Launched in September, 2005, the blog has caught fire, generating 120,000 page views a month. The success convinced Chatwani to court advertisers via Google's (GOOG ) AdSense program. Now, as if oblivious to the site's mocking tone and abundant profanity, financial recruiting firms and boutique banks pay as much as $10 a click, according to Chatwani, for dibs on certain keywords. He's even shopping around a book proposal with an agent.

All vanities, from dating prerequisites to sartorial obsessions, are subject to Chatwani's ridicule. Witness the glee his alter ego feels on picking up a car-service voucher after an 18-hour day: "I can already see myself inside, laughing at the hoi polloi walking to their subways and taking their yellow taxis. I can already feel the cheap leather I pretend is expensive massaging my aching buttocks." Or how he looks down on Goldman Sachs (GS ) workers donning Men's Wearhouse suits: "Do they not know how much of an embarrassment they are to the world's premier investment bank?"

CONSPICUOUS CARICATURE 
The nefarious persona began to take shape when Chatwani drafted a widely forwarded mock cover letter to Lehman Brothers Inc. (LEH ) during his senior year at Princeton in 2004. "I have been practicing staring at a computer monitor for extended hours," he wrote. "I can currently sit motionless in front of a screen for 28 hours, and I am improving daily."

The computer science grad moved to New York later that year, where he settled with 10 cub investment bankers in a Tribeca loft and marinated in their vernacular and rituals.

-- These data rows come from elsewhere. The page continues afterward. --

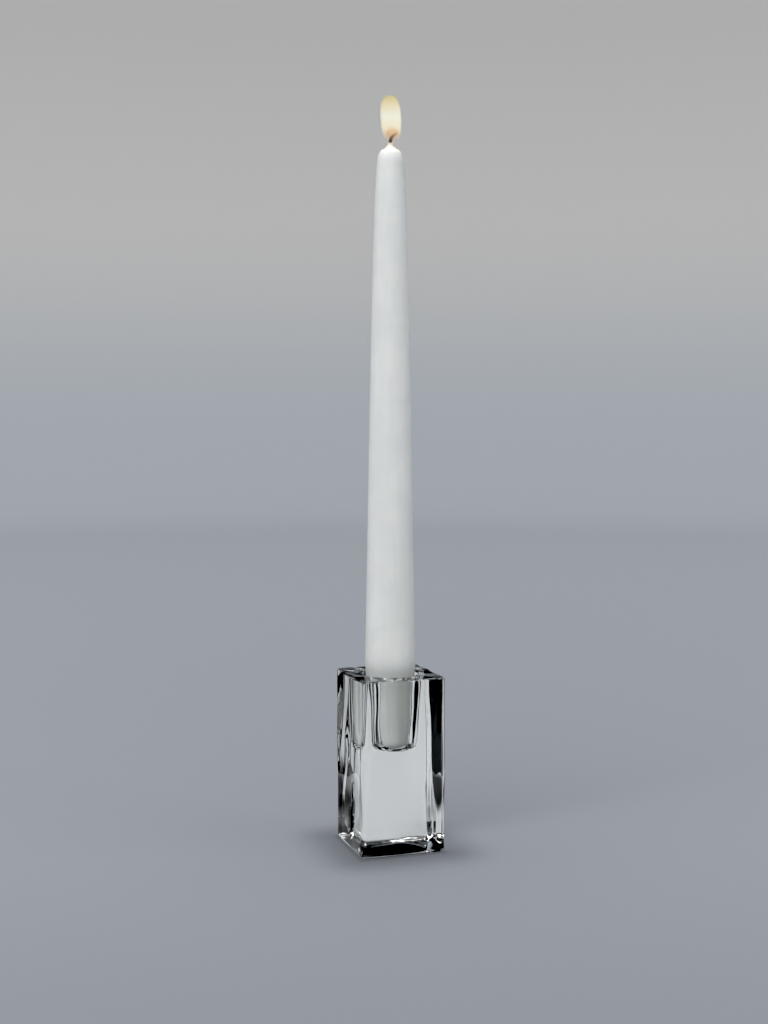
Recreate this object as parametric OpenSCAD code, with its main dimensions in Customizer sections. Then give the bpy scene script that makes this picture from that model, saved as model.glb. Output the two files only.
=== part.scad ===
// Glass candlestick: a square block of pressed clear glass with a tapered socket in its top,
// and the taper candle that stands in the socket, with its wick.
// The origin is the middle of the block's foot, and +Z is up. Sizes are millimetres.

/* [Glass block] */
// Width and depth across the flat sides
block_w = 40; // [38:0.5:60]
// Height of the block
block_h = 80; // [62:1:120]
// Radius of the four upright edges
upright_r = 3.0; // [2.2:0.1:5]
// Radius of the edges round the top face
top_edge_r = 1.0; // [0.4:0.1:2]
// Radius of the edges round the foot
foot_edge_r = 2.2; // [0.5:0.1:2.2]

/* [Hollow in the foot] */
// Width of the round hollow under the block, which leaves a flat rim to stand on
hollow_d = 30; // [10:0.5:31]
// Depth of that hollow at its middle
hollow_depth = 1.8; // [0.3:0.1:3]

/* [Socket] */
// Width of the socket where its wall meets the top face, before the lip is rounded
mouth_d = 25; // [24:0.1:28]
// Width of the socket where its wall meets its floor
floor_d = 20.2; // [19.4:0.1:21]
// Depth of the socket below the top face
socket_depth = 34; // [25:1:45]
// Radius between the wall and the floor
floor_edge_r = 4.0; // [0.5:0.1:4.4]
// Radius of the lip
lip_r = 0.8; // [0.3:0.1:1.2]

/* [Candle] */
// Widest width of the candle, just above its tapered foot
candle_d = 23; // [20:0.1:23.4]
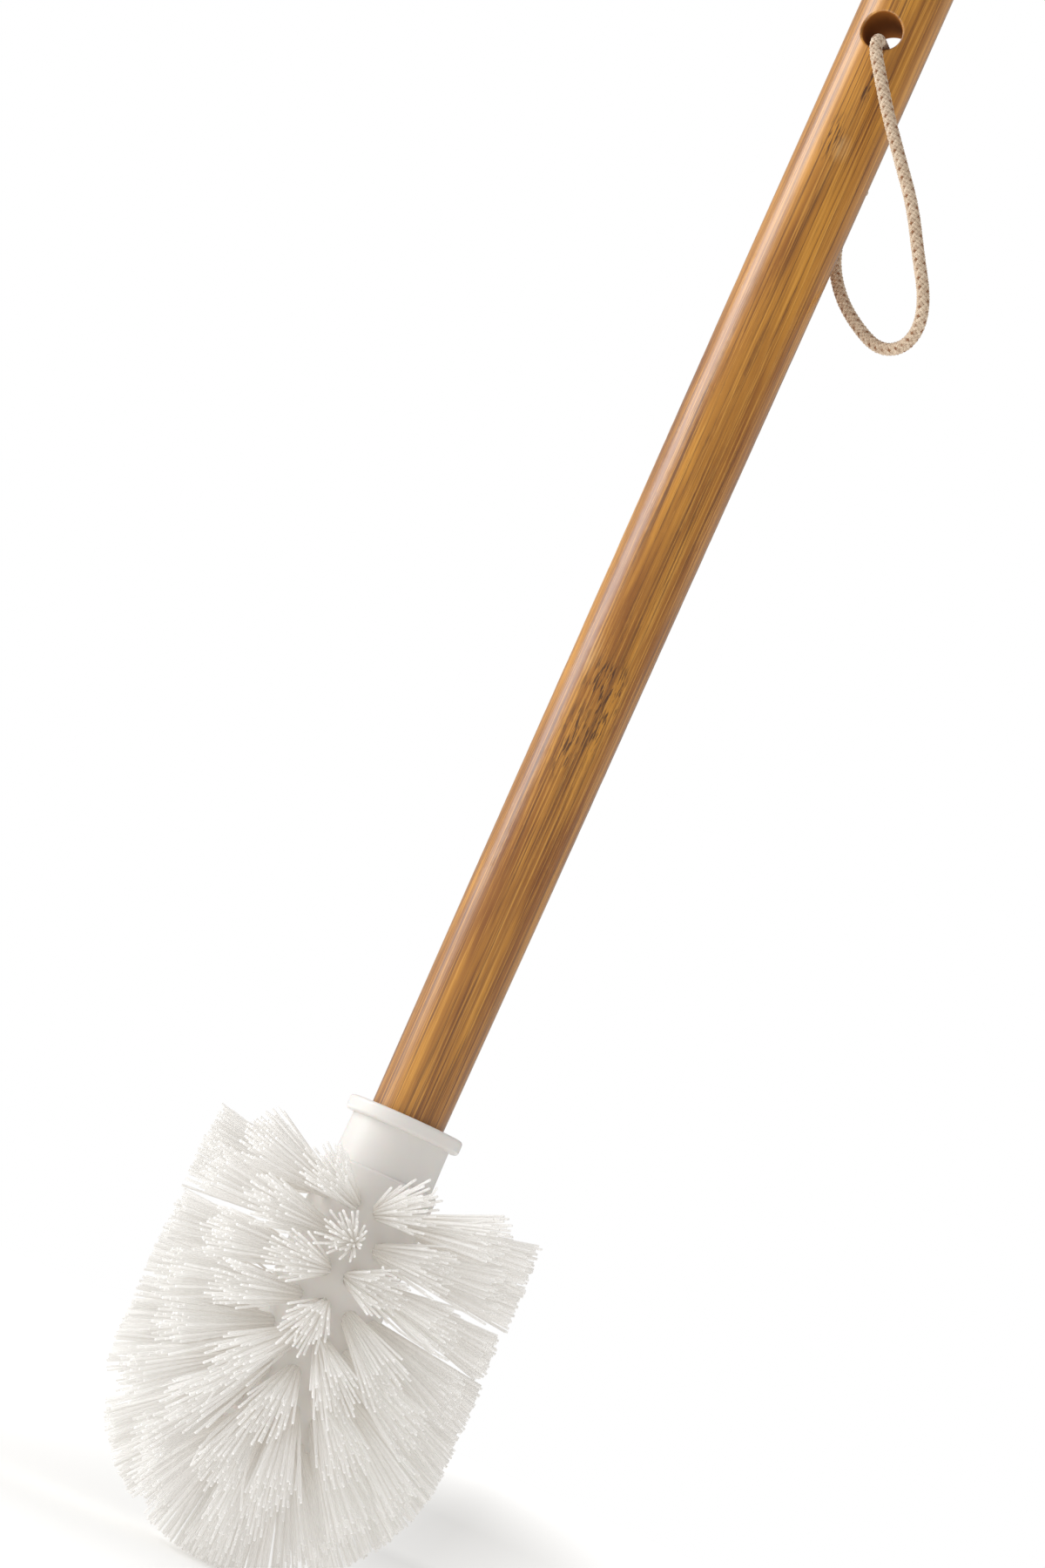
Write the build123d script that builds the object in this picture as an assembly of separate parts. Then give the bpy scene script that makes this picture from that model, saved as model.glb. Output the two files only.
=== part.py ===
from build123d import *
import os
from math import asin, cos, degrees, pi, radians, sin, sqrt, tan

# A toilet brush: a turned bamboo handle screwed into a moulded white head, whose core carries
# ten rows of nylon tufts, and a loop of cotton cord through the handle's cross hole.
# It stands upright: the bristles' lowest point is at z = 0, the handle's axis is the Z axis and
# the cross hole runs along Y. All lengths are in millimetres, all angles in degrees.

# Trimmed outline of the bristles: a cylinder that ends in a half ball, which touches z = 0
trim_radius = 41.2
trim_top_height = 96.5

# Moulded head: core with a round nose, shoulder, collar and flange, from the bottom up
core_radius = 14.0
core_straight_length = 56.6
shoulder_rounding = 0.8
collar_height = 10.9
collar_bottom_diameter = 24.6
collar_top_diameter = 24.2
flange_diameter = 28.5
flange_thickness = 3.6
flange_rounding = 0.9
socket_depth = 12.0

# Handle
handle_bottom_diameter = 18.0
handle_middle_diameter = 19.3
handle_top_diameter = 20.0
handle_fit_clearance = 0.15       # gap round the handle in its socket
handle_foot_chamfer = 0.8
hang_hole_diameter = 9.4
hang_hole_above_flange = 279.0
hang_hole_rounding = 0.5
full_width_below_hole = 14.0      # where the slow swelling ends
swell_slope = 0.008               # how fast the radius grows just above the flange
handle_above_hole = 19.0
handle_end_rounding = 2.2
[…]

He found himself invited to yearend bonus parties of P. Diddy-esque profligacy. Chatwani marveled at how conspicuously guys wore their firms' id badges to get a leg up in a shallow mating game. And how quality Wall Street relationship time consisted of stealing away from the office once a week to share an hour of TiVo. One paranoid banker even put together an intricate spreadsheet that handicapped co-workers' likely bonuses.

It all became fodder for what Chatwani calls his "consummate banker caricature." The site's first post told the tale of two gold-digging Jersey girls coming to Manhattan on a hell-bent mission for their dream bankers. "It got read way more than I had ever expected," he says. Lately, he's been poking fun at young bankers' penchant for exorbitant bottle service at nightclubs.

For all the lampooning, though, deep down Chatwani empathizes with his subjects. "It's weird," he says, fidgeting with a cuff link. "People know Wall Street is going to suck. They know they'll work 100-hour weeks. A lot of them just didn't know there was much else to do but go into banking." Recruiters would cringe at his advice to undergrads considering a career on the Street: "If you want to make money and don't really care about working a boatload or doing something creative, then it's the ideal job."